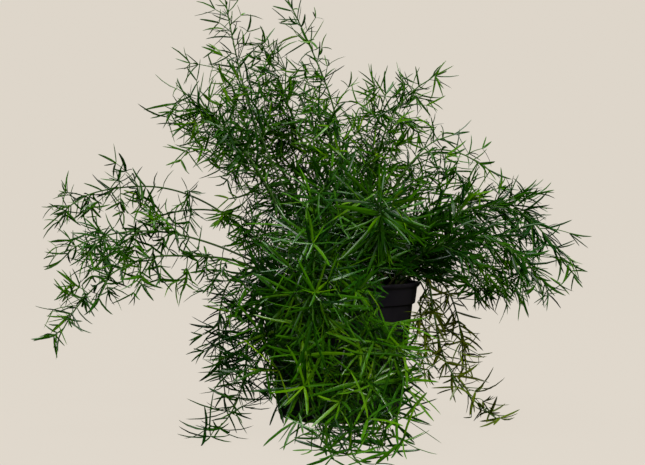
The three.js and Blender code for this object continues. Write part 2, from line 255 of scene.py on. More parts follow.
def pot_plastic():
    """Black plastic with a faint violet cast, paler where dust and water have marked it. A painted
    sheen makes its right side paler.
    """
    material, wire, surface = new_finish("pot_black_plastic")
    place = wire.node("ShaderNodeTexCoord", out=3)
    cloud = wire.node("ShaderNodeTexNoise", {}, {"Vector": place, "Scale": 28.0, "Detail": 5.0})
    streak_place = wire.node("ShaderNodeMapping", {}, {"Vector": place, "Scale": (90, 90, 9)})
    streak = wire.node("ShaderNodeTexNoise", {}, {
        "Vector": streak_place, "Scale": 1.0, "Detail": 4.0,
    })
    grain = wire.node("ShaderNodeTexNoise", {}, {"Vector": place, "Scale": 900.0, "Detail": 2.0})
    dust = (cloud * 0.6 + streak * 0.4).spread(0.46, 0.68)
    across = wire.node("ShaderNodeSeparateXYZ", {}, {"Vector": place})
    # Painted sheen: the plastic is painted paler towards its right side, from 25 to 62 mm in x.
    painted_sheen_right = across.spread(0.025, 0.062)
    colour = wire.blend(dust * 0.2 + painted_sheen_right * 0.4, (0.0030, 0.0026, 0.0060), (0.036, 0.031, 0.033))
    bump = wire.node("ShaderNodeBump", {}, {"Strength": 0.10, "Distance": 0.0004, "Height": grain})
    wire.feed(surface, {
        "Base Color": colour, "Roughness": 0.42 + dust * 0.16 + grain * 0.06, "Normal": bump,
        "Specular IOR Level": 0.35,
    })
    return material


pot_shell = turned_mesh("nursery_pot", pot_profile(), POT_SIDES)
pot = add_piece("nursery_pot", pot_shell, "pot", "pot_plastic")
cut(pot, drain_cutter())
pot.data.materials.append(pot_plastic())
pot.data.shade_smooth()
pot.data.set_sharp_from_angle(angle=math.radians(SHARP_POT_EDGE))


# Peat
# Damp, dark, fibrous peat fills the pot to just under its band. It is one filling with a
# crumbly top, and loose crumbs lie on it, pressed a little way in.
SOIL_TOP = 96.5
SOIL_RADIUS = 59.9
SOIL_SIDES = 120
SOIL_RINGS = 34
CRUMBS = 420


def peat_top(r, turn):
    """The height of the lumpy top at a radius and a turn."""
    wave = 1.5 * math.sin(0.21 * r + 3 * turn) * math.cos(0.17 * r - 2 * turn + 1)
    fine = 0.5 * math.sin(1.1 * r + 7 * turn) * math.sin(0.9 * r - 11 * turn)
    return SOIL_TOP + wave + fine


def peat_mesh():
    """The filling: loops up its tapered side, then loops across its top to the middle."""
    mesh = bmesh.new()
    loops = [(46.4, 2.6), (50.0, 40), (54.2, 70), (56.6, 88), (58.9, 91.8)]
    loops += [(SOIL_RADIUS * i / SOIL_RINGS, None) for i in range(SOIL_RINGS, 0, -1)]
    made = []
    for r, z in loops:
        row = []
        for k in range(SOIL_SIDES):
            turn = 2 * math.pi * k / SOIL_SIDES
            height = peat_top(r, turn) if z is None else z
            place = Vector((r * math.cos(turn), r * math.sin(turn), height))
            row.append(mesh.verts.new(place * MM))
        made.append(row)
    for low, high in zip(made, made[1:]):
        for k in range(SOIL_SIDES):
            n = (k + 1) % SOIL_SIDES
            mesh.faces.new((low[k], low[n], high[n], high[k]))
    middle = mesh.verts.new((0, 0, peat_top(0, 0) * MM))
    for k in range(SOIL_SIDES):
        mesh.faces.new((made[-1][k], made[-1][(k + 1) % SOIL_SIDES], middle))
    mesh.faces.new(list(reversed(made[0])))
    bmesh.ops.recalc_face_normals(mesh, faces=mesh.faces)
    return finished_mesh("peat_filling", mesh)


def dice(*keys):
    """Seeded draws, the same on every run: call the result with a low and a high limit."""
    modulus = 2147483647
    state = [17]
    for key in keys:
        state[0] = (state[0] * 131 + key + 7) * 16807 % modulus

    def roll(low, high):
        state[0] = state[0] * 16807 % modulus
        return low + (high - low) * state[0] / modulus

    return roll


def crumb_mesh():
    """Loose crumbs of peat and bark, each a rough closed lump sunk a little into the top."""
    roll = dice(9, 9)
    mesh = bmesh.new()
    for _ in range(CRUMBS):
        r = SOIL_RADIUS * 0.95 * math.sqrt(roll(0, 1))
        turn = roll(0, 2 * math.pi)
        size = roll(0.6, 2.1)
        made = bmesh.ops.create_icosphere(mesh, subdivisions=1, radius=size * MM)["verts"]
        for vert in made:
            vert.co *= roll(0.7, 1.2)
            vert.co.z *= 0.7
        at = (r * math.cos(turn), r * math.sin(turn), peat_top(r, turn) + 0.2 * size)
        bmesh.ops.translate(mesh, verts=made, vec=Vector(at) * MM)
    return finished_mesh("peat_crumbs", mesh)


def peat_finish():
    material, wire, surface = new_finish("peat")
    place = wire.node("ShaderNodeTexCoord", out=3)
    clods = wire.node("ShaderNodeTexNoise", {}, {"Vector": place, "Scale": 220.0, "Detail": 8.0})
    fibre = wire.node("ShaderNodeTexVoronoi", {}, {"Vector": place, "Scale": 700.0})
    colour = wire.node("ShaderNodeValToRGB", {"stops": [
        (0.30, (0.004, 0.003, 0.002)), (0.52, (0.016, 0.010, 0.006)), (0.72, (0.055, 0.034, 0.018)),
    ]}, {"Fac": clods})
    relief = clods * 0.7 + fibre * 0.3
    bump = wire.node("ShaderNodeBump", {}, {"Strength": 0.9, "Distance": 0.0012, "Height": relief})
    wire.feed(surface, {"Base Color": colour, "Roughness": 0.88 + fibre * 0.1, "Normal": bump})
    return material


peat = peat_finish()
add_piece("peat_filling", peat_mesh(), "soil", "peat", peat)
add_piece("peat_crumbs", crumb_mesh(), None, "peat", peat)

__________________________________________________

### WHAT YOU NEED TO DO
Return the listing above word for word.

### SOLUTION TO THIS TASK
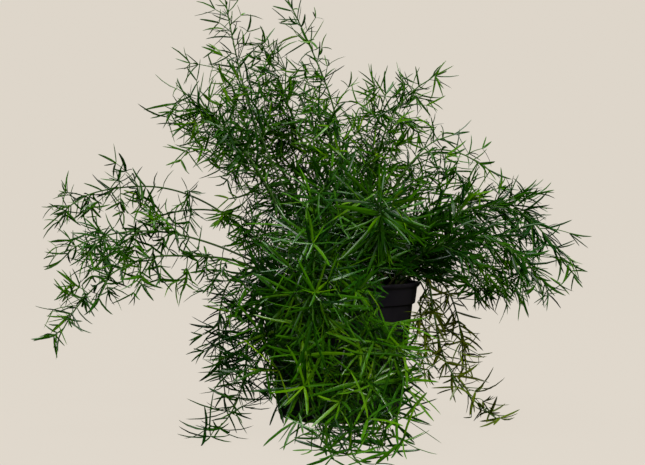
The three.js and Blender code for this object continues. Write part 2, from line 255 of scene.py on. More parts follow.
def pot_plastic():
    """Black plastic with a faint violet cast, paler where dust and water have marked it. A painted
    sheen makes its right side paler.
    """
    material, wire, surface = new_finish("pot_black_plastic")
    place = wire.node("ShaderNodeTexCoord", out=3)
    cloud = wire.node("ShaderNodeTexNoise", {}, {"Vector": place, "Scale": 28.0, "Detail": 5.0})
    streak_place = wire.node("ShaderNodeMapping", {}, {"Vector": place, "Scale": (90, 90, 9)})
    streak = wire.node("ShaderNodeTexNoise", {}, {
        "Vector": streak_place, "Scale": 1.0, "Detail": 4.0,
    })
    grain = wire.node("ShaderNodeTexNoise", {}, {"Vector": place, "Scale": 900.0, "Detail": 2.0})
    dust = (cloud * 0.6 + streak * 0.4).spread(0.46, 0.68)
    across = wire.node("ShaderNodeSeparateXYZ", {}, {"Vector": place})
    # Painted sheen: the plastic is painted paler towards its right side, from 25 to 62 mm in x.
    painted_sheen_right = across.spread(0.025, 0.062)
    colour = wire.blend(dust * 0.2 + painted_sheen_right * 0.4, (0.0030, 0.0026, 0.0060), (0.036, 0.031, 0.033))
    bump = wire.node("ShaderNodeBump", {}, {"Strength": 0.10, "Distance": 0.0004, "Height": grain})
    wire.feed(surface, {
        "Base Color": colour, "Roughness": 0.42 + dust * 0.16 + grain * 0.06, "Normal": bump,
        "Specular IOR Level": 0.35,
    })
    return material


pot_shell = turned_mesh("nursery_pot", pot_profile(), POT_SIDES)
pot = add_piece("nursery_pot", pot_shell, "pot", "pot_plastic")
cut(pot, drain_cutter())
pot.data.materials.append(pot_plastic())
pot.data.shade_smooth()
pot.data.set_sharp_from_angle(angle=math.radians(SHARP_POT_EDGE))


# Peat
# Damp, dark, fibrous peat fills the pot to just under its band. It is one filling with a
# crumbly top, and loose crumbs lie on it, pressed a little way in.
SOIL_TOP = 96.5
SOIL_RADIUS = 59.9
SOIL_SIDES = 120
SOIL_RINGS = 34
CRUMBS = 420


def peat_top(r, turn):
    """The height of the lumpy top at a radius and a turn."""
    wave = 1.5 * math.sin(0.21 * r + 3 * turn) * math.cos(0.17 * r - 2 * turn + 1)
    fine = 0.5 * math.sin(1.1 * r + 7 * turn) * math.sin(0.9 * r - 11 * turn)
    return SOIL_TOP + wave + fine


def peat_mesh():
    """The filling: loops up its tapered side, then loops across its top to the middle."""
    mesh = bmesh.new()
    loops = [(46.4, 2.6), (50.0, 40), (54.2, 70), (56.6, 88), (58.9, 91.8)]
    loops += [(SOIL_RADIUS * i / SOIL_RINGS, None) for i in range(SOIL_RINGS, 0, -1)]
    made = []
    for r, z in loops:
        row = []
        for k in range(SOIL_SIDES):
            turn = 2 * math.pi * k / SOIL_SIDES
            height = peat_top(r, turn) if z is None else z
            place = Vector((r * math.cos(turn), r * math.sin(turn), height))
            row.append(mesh.verts.new(place * MM))
        made.append(row)
    for low, high in zip(made, made[1:]):
        for k in range(SOIL_SIDES):
            n = (k + 1) % SOIL_SIDES
            mesh.faces.new((low[k], low[n], high[n], high[k]))
    middle = mesh.verts.new((0, 0, peat_top(0, 0) * MM))
    for k in range(SOIL_SIDES):
        mesh.faces.new((made[-1][k], made[-1][(k + 1) % SOIL_SIDES], middle))
    mesh.faces.new(list(reversed(made[0])))
    bmesh.ops.recalc_face_normals(mesh, faces=mesh.faces)
    return finished_mesh("peat_filling", mesh)


def dice(*keys):
    """Seeded draws, the same on every run: call the result with a low and a high limit."""
    modulus = 2147483647
    state = [17]
    for key in keys:
        state[0] = (state[0] * 131 + key + 7) * 16807 % modulus

    def roll(low, high):
        state[0] = state[0] * 16807 % modulus
        return low + (high - low) * state[0] / modulus

    return roll


def crumb_mesh():
    """Loose crumbs of peat and bark, each a rough closed lump sunk a little into the top."""
    roll = dice(9, 9)
    mesh = bmesh.new()
    for _ in range(CRUMBS):
        r = SOIL_RADIUS * 0.95 * math.sqrt(roll(0, 1))
        turn = roll(0, 2 * math.pi)
        size = roll(0.6, 2.1)
        made = bmesh.ops.create_icosphere(mesh, subdivisions=1, radius=size * MM)["verts"]
        for vert in made:
            vert.co *= roll(0.7, 1.2)
            vert.co.z *= 0.7
        at = (r * math.cos(turn), r * math.sin(turn), peat_top(r, turn) + 0.2 * size)
        bmesh.ops.translate(mesh, verts=made, vec=Vector(at) * MM)
    return finished_mesh("peat_crumbs", mesh)


def peat_finish():
    material, wire, surface = new_finish("peat")
    place = wire.node("ShaderNodeTexCoord", out=3)
    clods = wire.node("ShaderNodeTexNoise", {}, {"Vector": place, "Scale": 220.0, "Detail": 8.0})
    fibre = wire.node("ShaderNodeTexVoronoi", {}, {"Vector": place, "Scale": 700.0})
    colour = wire.node("ShaderNodeValToRGB", {"stops": [
        (0.30, (0.004, 0.003, 0.002)), (0.52, (0.016, 0.010, 0.006)), (0.72, (0.055, 0.034, 0.018)),
    ]}, {"Fac": clods})
    relief = clods * 0.7 + fibre * 0.3
    bump = wire.node("ShaderNodeBump", {}, {"Strength": 0.9, "Distance": 0.0012, "Height": relief})
    wire.feed(surface, {"Base Color": colour, "Roughness": 0.88 + fibre * 0.1, "Normal": bump})
    return material


peat = peat_finish()
add_piece("peat_filling", peat_mesh(), "soil", "peat", peat)
add_piece("peat_crumbs", crumb_mesh(), None, "peat", peat)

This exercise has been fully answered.